The head of the U.S. Forest Service has ordered a spending freeze on restoration programs, employee travel, hiring, and overtime in order to cover $600 million in additional costs related to fighting wildfires. Forest Service Chief Tom Tidwell made the announcement in a memo in mid-August.

“It has been another long, tragic fire season and we have several more months of intense activity ahead of us,” Tidwell wrote to regional foresters and station and area directors. “As predicted this year’s fire season has led to costs that exceed appropriated fire suppression funds and once again we must now transfer funds from other accounts to make up the difference.”

The Forest Service has spent about a billion dollars this year on wildlife suppression, according to agency spokesman Mike Ferris. Although the number of fires and the areal coverage of the fires are less than the ten-year average, the season has been more costly because the fires have burned longer and many are located close to human settlements.

Tidwell acknowledged in the memo that borrowing funds within the agency to cover the costs of fire suppression “will have significant effects on the public whom we serve and on our many valuable partners, as well as agency operations, target accomplishments and performance.”

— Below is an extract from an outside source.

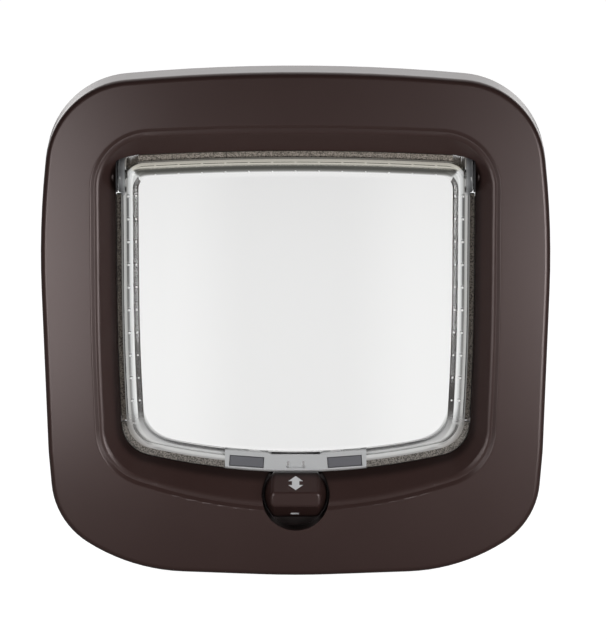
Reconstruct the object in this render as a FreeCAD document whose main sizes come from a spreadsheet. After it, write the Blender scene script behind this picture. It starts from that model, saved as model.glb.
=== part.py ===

This is not the first time the U.S. Forest Service has had to reallocate funds to cover fire costs. The agency has borrowed $2.7 billion from itself over the past decade. Congress eventually restored about $2.3 billion of these funds.

“I regret that we have to take this action and fully understand that it only increases costs and reduces efficiency,” said Tidwell. “I remain committed to finding a solution that in the future will avoid this disruption to our public service and land stewardship responsibilities and impacts to local economies.”